Along with virtualization of IP-based mobile packet core functions, we have seen the introduction of virtualized WLAN gatewaysfor full operational integration of carrier Wi-Fi with cellular, ensuring seamless wireless connectivity with much improved user experience. The virtualized implementation of a WLAN gateway allows much faster and more flexible deployment with other virtualized packet core functions (e.g., mobile gateways, mobility management).
In addition, there is a growing number of virtualized implementations of protocol translation such as Network Address Translation (NAT) and Mapping of Address and Port using Translation (MAP-T) Border Relay functions, addressing the important evolution and coexistence of IPv4 and IP6 network segments and domains.
Lastly, we have witnessed the emergence of virtualized IP implementations for value-added services and specialized applications such as application assurance (including DPI), analytics or telemetry.
Lessons Learned, Challenges and Opportunities Ahead
A typical journey into IP virtualization comes in the form of careful steps from vendor demos, lab trials and interop tests, over limited commercial trials, to full commercial deployment. Most of initial challenges revolve about the deterministic performance: in a large NFV ecosystem with a lot of “moving parts”, VNFs can become dependent on many factors such as server types, available CPU cores and system memory, and on whether and how many other VNFs are concurrently running. Commonly, operators would pick a single VNF and “play” with it, until they learn more about it and discover all the important issues that they need to look out for. The next challenge here could be a predictable, deterministic performance of several concatenated VNFs – a service chain. Once a VNF or a group of VNFs has been fully benchmarked and infrastructure requirements tweaked to assure predictable performance levels, other considerations need to be made – like management and orchestration (MANO) design, and further integration with OSS/BSS.
At this stage, the focus would shift to areas such as flexibility, programmability and automation.
Management systems must ensure flexibility and operational continuity across physical and virtualized network domains. In addition, cloud management platforms must create a solid foundation for deployment of other virtualized applications.
A hybrid network has been one of big “discoveries” of virtualization – the fact that not all the functions can and will be virtualized and that there will be a need for high-performance physical platforms for quite some time (let’s just look at core routers). This understanding drives a need for a balanced approach and a right mix of PNFs and VNFs in the network; the question is not about a choice between a VNF and a PNF, but about having the right platform (physical or virtualized) with right capabilities at the right place in the network (read: the right network function) at the right time (in operator’s evolution).

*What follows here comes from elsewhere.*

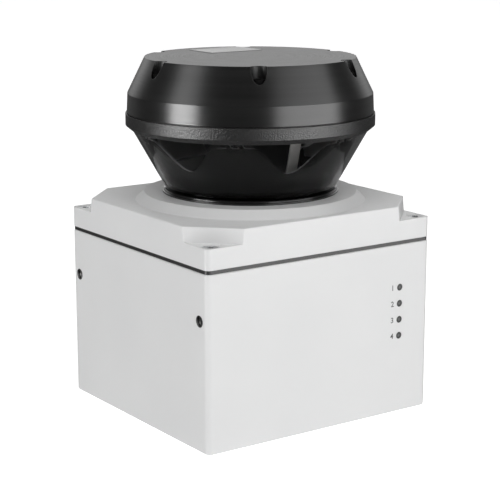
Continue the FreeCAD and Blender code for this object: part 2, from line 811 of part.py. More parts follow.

The end-goal of NFV—the one which promises most benefits—is automation, which takes many forms: from the “natural” and obvious SDN programmability to automation based on and employing network intelligence and advanced self-regulating frameworks which improve network resiliency, agility, and overall efficiency. Using network’s “big data” for insight-driven automation becomes a “Holy Grail” of virtualization and the area where most of the challenges and opportunities will lie ahead.
5G and Virtualization
5G has become the hottest topic in the industry with a wide range of issues: from spectrum and related regulatory and licensing issues, over new radios (5G NR) and new packet core (5GC), and options for integration with existing LTE networks, to network slicing—partitioning of mobile network resources for a specific application, use case or customer, and further evolution from all-IP to service-oriented architecture (SOA).

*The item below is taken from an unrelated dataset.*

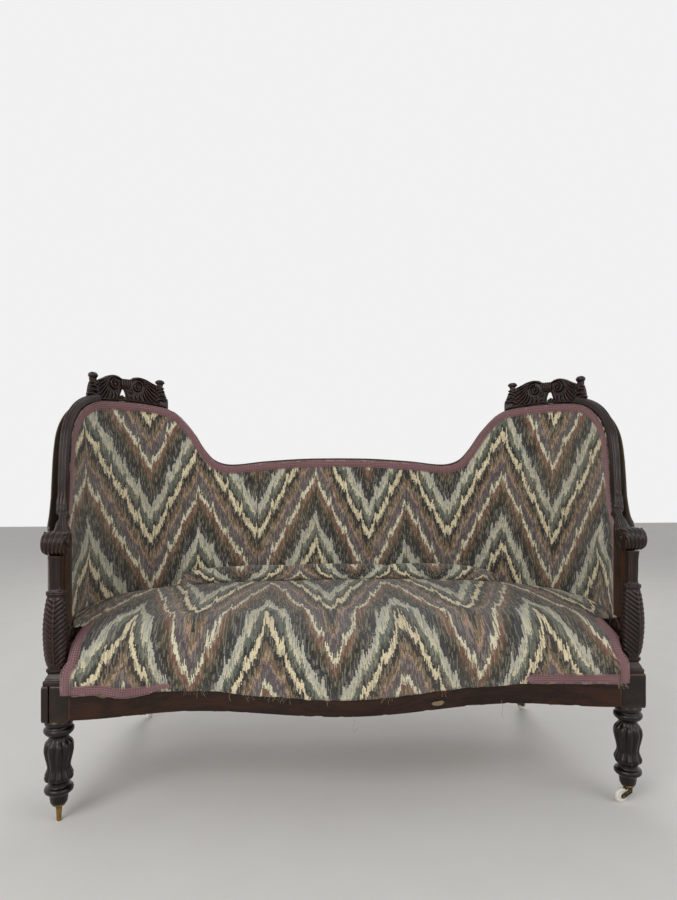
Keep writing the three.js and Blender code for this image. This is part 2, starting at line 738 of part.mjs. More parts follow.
// Carved and pierced crest on each hump
const crestTo = wingEdge - CREST_BEHIND_WING;
const crestFrom = crestTo - CREST_WIDTH;
const crestMiddle = (crestFrom + crestTo) / 2;
const crestInner = frameInner + 2;
const crestOuter = crestInner + CREST_THICKNESS;

function crestBase(s) {
  return edgeHeight(s) + TOP_RAIL_SHOWS + GAP;
}

function crestTop(s) {
  const share = (s - crestFrom) / CREST_WIDTH;
  const arch = Math.sin(Math.PI * THREE.MathUtils.clamp(share, 0, 1));
  const scallop = 0.06 * Math.cos(6 * Math.PI * share);
  return crestBase(crestMiddle) + CREST_HEIGHT * (0.2 + 0.76 * Math.sqrt(arch) + scallop);
}

function medallion(along, height, radius, proud, segments = 10) {
  const disc = new THREE.CylinderGeometry(radius * 0.8, radius, CREST_THICKNESS + 2 * proud, segments);
  disc.rotateX(Math.PI / 2);
  const centre = onPlan(along, (crestInner + crestOuter) / 2, height);
  const outward = onPlan(along, crestOuter, height).sub(centre);
  disc.rotateZ(Math.atan2(outward.y, outward.x) - Math.PI / 2);
  disc.translate(centre.x, centre.y, centre.z);
  return disc;
}

function crestKnob(along, height) {
  const knob = new THREE.SphereGeometry(CREST_KNOB_RADIUS, 10, 6);
  const centre = onPlan(along, (crestInner + crestOuter) / 2, height);
  knob.translate(centre.x, centre.y, centre.z);
  return knob;
}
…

5G also brings the focus on new and improved use and business cases (such as 5G-enabled enterprises, industries and vertical sectors, smart cities, fixed-wireless access for rural broadband) – which are needed to justify huge investment in 5G and make it a success.
Many already agree that 5G is a trigger for much larger network transformation, not just affecting radio access network and packet core, but driving the complete overhaul of the network and requiring significant changes across mobile transport, cloud and application and service fulfilment domains.

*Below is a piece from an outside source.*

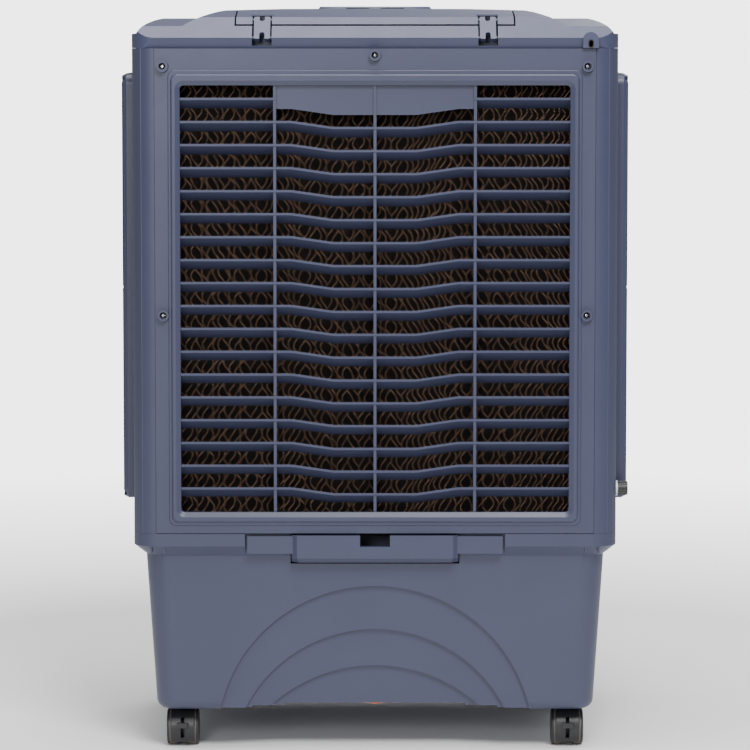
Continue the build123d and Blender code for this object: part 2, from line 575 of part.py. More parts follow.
with BuildPart() as top_cover:
    add(cover_outside)
    add(cover_inside, mode=Mode.SUBTRACT)
    # Well for the lid, with a floor that the ice tray hangs in.
    box_between(
        (-LID_HALF - LID_SEAM, LID_FRONT_Y - LID_SEAM, LID_LOW_Z - LID_SEAM),
        (LID_HALF + LID_SEAM, REAR_Y, 980),
        Mode.SUBTRACT,
    )
    with BuildSketch(Plane.XY.offset(DECK_PLATE_Z)):
        with Locations((0, (LID_FRONT_Y + 206) / 2)):
            Rectangle(2 * LID_HALF + 18, 206 - LID_FRONT_Y + 2)
        with Locations((0, (TRAY_FRONT_Y + TRAY_BACK_Y) / 2)):
            Rectangle(2 * TRAY_HALF + 1, TRAY_BACK_Y - TRAY_FRONT_Y + 1, mode=Mode.SUBTRACT)
    extrude(amount=3)
    well_half, well_front_y = LID_HALF + LID_SEAM, LID_FRONT_Y - LID_SEAM
    for side in (-1, 1):
        side_box(side, (well_half, well_front_y - 3.4, DECK_PLATE_Z), (well_half + 3.4, 196, 940))
    box_between(
        (-well_half - 3.4, well_front_y - 3.4, DECK_PLATE_Z), (well_half + 3.4, well_front_y, 949)
    )
    # Pockets for the hinge links; each lower pin is held between two cheeks.
    for x in (-LINK_X, LINK_X):
        box_between((x - 12.5, 192, 905), (x + 12.5, REAR_Y + 1, 931), Mode.SUBTRACT)
        with BuildSketch(Plane.YZ.offset(x - 15.5)):
            with BuildLine():
                Polyline(
                    (190, DECK_PLATE_Z),
                    (190, 903),
                    (REAR_Y - 5.5, 903),
                    (REAR_Y - 2, 914),
                    (210, 928.5),
                    (193, 928.5),
                    close=True,
                )
            make_face()
        pocket_cheek = extrude(amount=3)
        mirror(pocket_cheek, about=Plane.YZ.offset(x))
        box_between((x - 13, 188, 903), (x + 13, 191, 929))
        box_between((x - 13, 188, 902), (x + 13, REAR_Y - 5.5, 904.6))
        rod_along_x(LINK_PIN_R + RUNNING, x - 16, x + 16, LOW_PIN_Y, LOW_PIN_Z, mode=Mode.SUBTRACT)
    # Arched boss with the cord slot.
    with BuildSketch(Plane.XZ.offset(-REAR_Y + 7)):
        with Locations((CORD_X, SHELL_TOP_Z + 4.6)):
            SlotCenterToCenter(11, 20, rotation=90)
        with Locations((CORD_X, SHELL_TOP_Z - 15)):
            Rectangle(40, 30, mode=Mode.SUBTRACT)
    extrude(amount=-12)
    with BuildSketch(Plane.XZ.offset(-REAR_Y - 10)):
        with Locations((CORD_X, SHELL_TOP_Z + 5.6)):
            RectangleRounded(7.2, 10.5, 3)
    extrude(amount=30, mode=Mode.SUBTRACT)
save(top_cover, "top_cover")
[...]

With 5G, there will be new areas of virtualization: from the RAN (e.g., virtualized baseband processing and creation of radio clouds), to further virtualization of the packet core and application domain. The growing interest in video, AR/VR and low latency applications is driving Multi-Access Edge Computing (MEC) – with its distributed packet core, and content in mobile cloud centres which are closer to users (and devices). Virtualized MEC deployments will complement virtualized RAN and core, enabling a wide range of innovative and ultra-broadband use cases – for example, creation of temporary or pop-up networks or disaster recovery networks (in case of 5G for public safety).
While the physical nature of mobile transport (fronthaulandbackhaul) imposes limitations on what can be virtualized, there are many IP functions related to transport that will benefit from virtualization in mobile – from generic IP functions like PE and NAT to specific ones – like security and WLAN gateways. This will create many new opportunities for virtualized IP solutions that will reside in the same cloud centres which will be hosting other virtualized mobile network functions.
Real *and* Virtualized
Going back to Baudrillard’s four stages of interplay between virtual and real from the beginning of this article, it seems that we indeed are at the stage where it is indistinguishable whether some IP routing functions are implemented on purpose-built platforms or delivered as virtualized and running as VNFs on standardized compute servers.
However, there is more work to be done – in virtualization of more of vast set of IP functions, with challenges equally laying in the proper cloud-tailored software design, as in management, orchestration and automation.
At the same time, the realization that there still is (and will be for a foreseeable future) a whole range of high-performance, large-scale IP functions which require custom, high-performance and optimized hardware platforms brings into perspective the questions of choice and balance between the best and most cost-optimized platform for a specific network role. For that reason, network operators need to accept the hybrid world ahead in which physical and virtualized platforms will coexist for quite some time, and complement—not compete with—each other.